Commercial paper, issued to offset timing differences in investment related
cash receipts and disbursements and to provide for short-term operating
needs, amounted to $109,635,000 at June 30, 1995. Other liabilities
decreased $13,655,000 from year-end 1994 levels as a result of a decrease
in the liability for securities purchased but not yet paid for, partially
offset by increases in liabilities for outstanding checks and liabilities
for premiums received but not yet applied.
At June 30, 1995, the company had total liabilities of $8,165,883,000
compared to $7,378,263,000 at December 31, 1994, a 10.7% increase.
Equity
At June 30, 1995, stockholders' equity was $699,127,000, or $22.04 per
share, compared to $587,333,000 or $18.54 per common share at year end
1994. Unrealized appreciation of available for sale fixed maturity
securities increased stockholders' equity by $40,823,000, or $1.29 per
share, after adjustments to deferred acquisition costs. The ratio of
consolidated debt to total capital was 23.1% at June 30, 1995, up from
13.3% at year-end 1994 as a result of the increase in long-term borrowings
and commercial paper issued to offset timing differences in investment
related cash receipts and disbursements. Excluding commercial paper issued
to offset timing differences in investment related cash receipts and
disbursements, the ratio of debt to total capital was 18.4% at June 30,
1995. At June 30, 1995, there were 31,717,386 common shares outstanding
compared to 31,677,891 shares at December 31, 1994.

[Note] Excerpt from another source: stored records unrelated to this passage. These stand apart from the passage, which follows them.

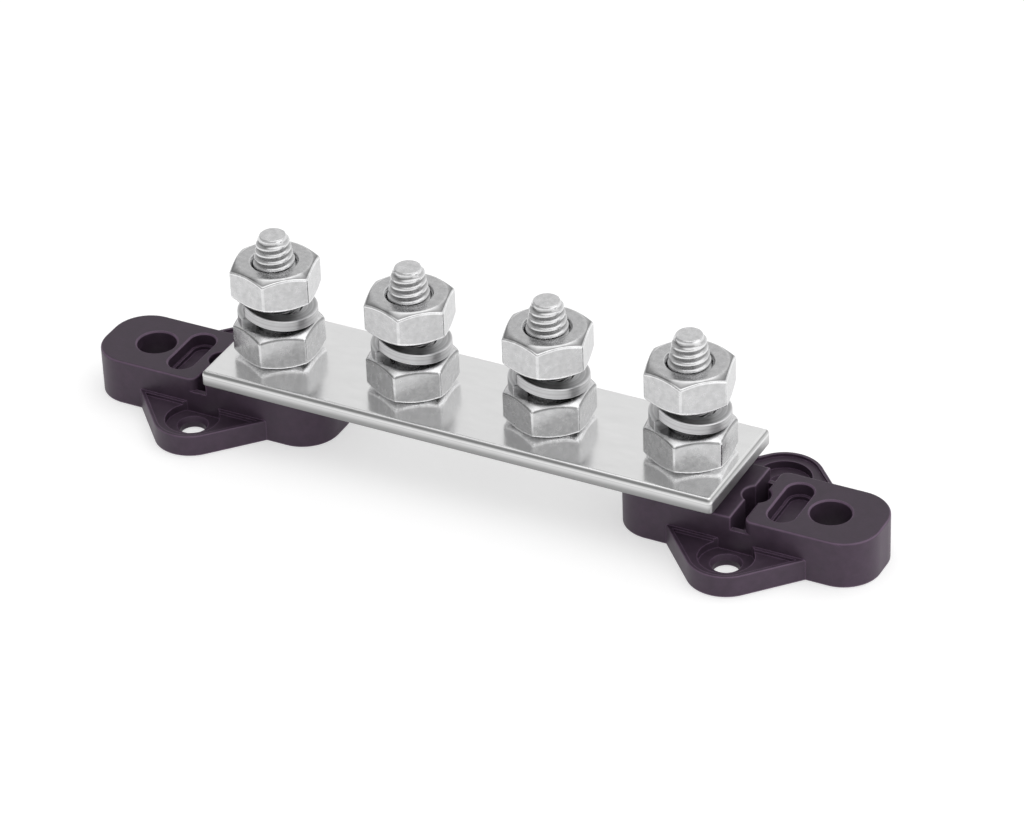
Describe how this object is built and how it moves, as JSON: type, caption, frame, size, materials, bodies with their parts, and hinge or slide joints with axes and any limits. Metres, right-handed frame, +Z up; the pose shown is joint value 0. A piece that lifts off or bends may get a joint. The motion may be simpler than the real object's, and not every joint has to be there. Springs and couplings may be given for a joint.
{
  "type": "terminal strip",
  "caption": "Bolt-down terminal strip: flat plated bus bar on black moulded end feet with screw ears, carrying a row of threaded studs with hexagon nuts and split spring washers for cable lugs.",
  "frame": {"origin": "under the middle of the strip, on the plane that the feet stand on", "axes": "+X along the strip to its right-hand end in the picture, +Y across it away from the viewer, +Z up along the studs"},
  "size_m": [0.1804, 0.0452, 0.0449],
  "materials": {
    "plated_bar": "bright tin-plated copper bar, smooth, soft mirror-like reflections",
    "foot_plastic": "black moulded plastic, fine-grained satin surface",
    "zinc_steel": "zinc-plated steel, satin"
  },
  "bodies": {
    "root": {"bus_bar": "plated_bar", "left_foot": "foot_plastic", "right_foot": "foot_plastic", "end_bolt_1": "zinc_steel", "end_bolt_4": "zinc_steel", "clinch_stud_2": "zinc_steel", "clinch_stud_3": "zinc_steel", "lower_nut_1": "zinc_steel", "spring_washer_1": "zinc_steel", "top_nut_1": "zinc_steel", "lower_nut_2": "zinc_steel", "spring_washer_2": "zinc_steel", "top_nut_2": "zinc_steel", "lower_nut_3": "zinc_steel", "spring_washer_3": "zinc_steel", "top_nut_3": "zinc_steel", "lower_nut_4": "zinc_steel", "spring_washer_4": "zinc_steel", "top_nut_4": "zinc_steel"}
  },
  "joints": []
}
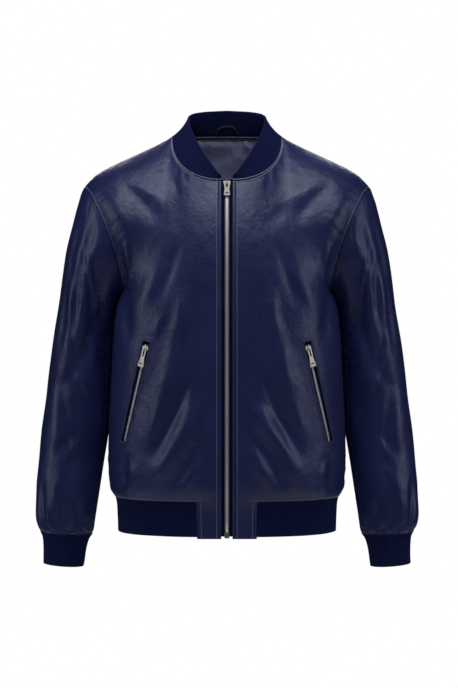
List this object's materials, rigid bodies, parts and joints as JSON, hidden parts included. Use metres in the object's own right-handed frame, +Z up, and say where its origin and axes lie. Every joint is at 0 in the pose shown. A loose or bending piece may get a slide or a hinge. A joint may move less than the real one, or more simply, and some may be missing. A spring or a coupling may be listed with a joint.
{
  "type": "bomber jacket",
  "caption": "Zip-front bomber jacket in smooth dark navy leather with rib-knit collar, cuffs and hem band, hollow and filled out as if worn.",
  "frame": {"origin": "the middle of the neck, level with the points where the shoulder seams meet the collar, where the wearer's shoulders hold the jacket up", "axes": "+Z up along the wearer, -Y the front of the jacket, +X the wearer's left"},
  "size_m": [0.649, 0.2831, 0.7816],
  "materials": {
    "leather": "smooth, softly glossy, fine grain",
    "rib_knit": "matt rib knit",
    "lining": "satin",
    "zip_tape": "woven tape",
    "nickel": "polished nickel"
  },
  "bodies": {
    "jacket": {"front_left": "leather", "front_right": "leather", "back": "leather", "sleeve_left": "leather", "sleeve_right": "leather", "hem_block_left": "leather", "hem_block_right": "leather", "hang_loop": "leather", "collar": "rib_knit", "cuff_left": "rib_knit", "cuff_right": "rib_knit", "hem_band": "rib_knit", "lining_back": "lining", "zip_front_tape_left": "zip_tape", "zip_front_tape_right": "zip_tape", "zip_pocket_left_tape_front": "zip_tape", "zip_pocket_left_tape_side": "zip_tape", "zip_pocket_right_tape_front": "zip_tape", "zip_pocket_right_tape_side": "zip_tape", "zip_front_chain": "nickel", "zip_slider_front": "nickel", "zip_bottom_box": "nickel", "zip_pocket_left_chain": "nickel", "zip_slider_pocket_left": "nickel", "zip_pocket_right_chain": "nickel", "zip_slider_pocket_right": "nickel"},
    "front_pull": {"zip_pull_front": "nickel"},
    "pocket_pull_left": {"zip_pull_pocket_left": "nickel"},
    "pocket_pull_right": {"zip_pull_pocket_right": "nickel"}
  },
  "joints": [
    {"name": "front_pull_swing", "type": "hinge", "parent": "jacket", "child": "front_pull", "pos_m": [0, -0.0945, -0.08796], "axis": [-1, 0, 0], "range_deg": [0, 165]},
    {"name": "pocket_pull_left_swing", "type": "hinge", "parent": "jacket", "child": "pocket_pull_left", "pos_m": [0.13511, -0.1204, -0.36208], "axis": [-0.8103, -0.5306, -0.2489], "range_deg": [0, 165]},
    {"name": "pocket_pull_right_swing", "type": "hinge", "parent": "jacket", "child": "pocket_pull_right", "pos_m": [-0.13511, -0.1204, -0.36208], "axis": [-0.8103, 0.5306, 0.2489], "range_deg": [0, 165]}
  ]
}
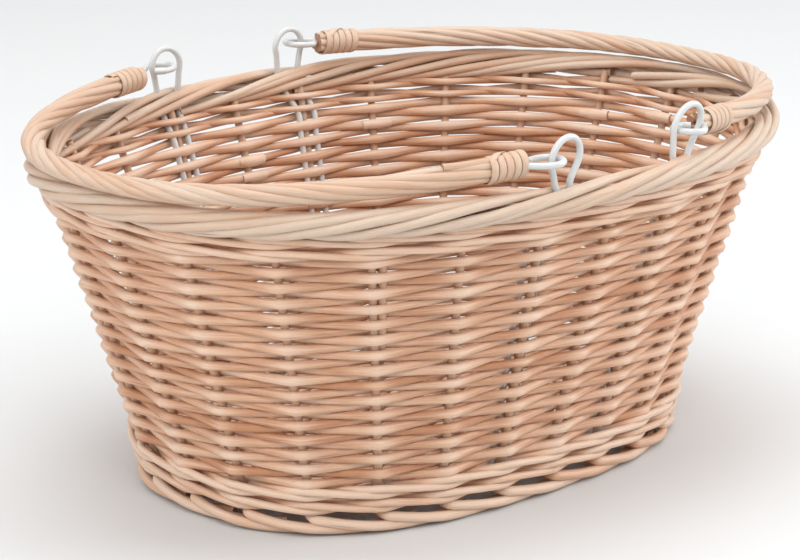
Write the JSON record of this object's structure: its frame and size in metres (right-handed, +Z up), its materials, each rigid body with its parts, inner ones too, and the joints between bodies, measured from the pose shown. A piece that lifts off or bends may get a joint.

The effects of inflation and changing prices on the company are not
material since insurance assets and liabilities are both primarily monetary
and remain in balance. An effect of inflation, which has been low in
recent years, is a decline in purchasing power when monetary assets exceed
monetary liabilities.
LIQUIDITY AND CAPITAL RESOURCES
The liquidity requirements of the company's subsidiaries are met by cash
flow from insurance and annuity premiums, investment income, and maturities
of fixed maturity investments and mortgage loans. The company primarily
uses funds for the payment of insurance and annuity benefits, operating
expenses and commissions, and the purchase of new investments. No material
capital expenditures are planned.
The company issues short-term debt, including commercial paper notes, for
working capital needs and to provide short-term liquidity. The company
also issues commercial paper to fund short-term advances to the company's
insurance subsidiaries to smooth timing differences between investment
related cash receipts and disbursements. At June 30, 1995 the company had
$109,635,000 in commercial paper notes outstanding, an increase of
$19,185,000 from December 31, 1994. The company's commercial paper is rated
A1 by Standard and Poor's, P2 by Moody's and D1 by Duff & Phelps Credit
Rating Co.
To enhance short term liquidity and back up its outstanding commercial
paper notes, the company maintains a line of credit agreement with several
banks. On March 30, 1995, the company entered into a new agreement which
provides for a line of credit totaling $225,000,000, expiring on March 30,
2000.
Since Equitable of Iowa Companies is a holding company, funds required to
meet its debt service requirements, dividend payments and other expenses
are primarily provided by its subsidiaries. The ability of the company's
insurance subsidiaries to pay dividends and other distributions to the
company is regulated by state law. Iowa law provides that an insurance
company may pay dividends, without prior approval of the Commissioner of
Insurance if, together with all dividends or distributions made during the
preceding twelve month period, the dividends would not exceed the greater
of (a) 10% of the insurer's statutory surplus as of the December 31st next
preceding; or (b) the statutory net gain from operations for the twelve
month period ending as of the next preceding December 31st. In addition,
the law provides that the insurer may only make dividend payments to its
shareholders from its earned surplus (i.e., its surplus as regards
policyholders less paid-in and contributed surplus). Equitable Life could
pay dividends to the company without prior approval of the Iowa
Commissioner of Insurance of approximately $63,906,000 during the remainder
of 1995. The company's insurance subsidiaries have maintained adequate
statutory capital and surplus and have not used surplus relief or financial
reinsurance, which have come under scrutiny by many state insurance
departments.
The NAIC's risk-based capital requirements require insurance companies to
calculate and report information under a risk-based capital formula. These
requirements are intended to allow insurance regulators to identify
inadequately capitalized insurance companies based upon the type and
mixture of risks inherent in the company's operations. The formula
includes components for asset risk, liability risk, interest rate exposure
and other factors. The company's insurance subsidiaries have complied with
the NAIC's risk-based capital reporting requirements. Amounts reported
indicate that the company's insurance subsidiaries have total adjusted
capital (as defined in the requirements) which is well above all required
capital levels.
The terms of the line of credit agreement totaling $225,000,000 require the
company to maintain certain adjusted consolidated tangible net worth
levels. "Adjusted consolidated tangible net worth" is defined as
consolidated stockholders' equity, adjusted to exclude the effects of
Statement of Financial Accounting Standards No. 115, "Accounting for
Certain Investments in Debt and Equity Securities", less intangible assets.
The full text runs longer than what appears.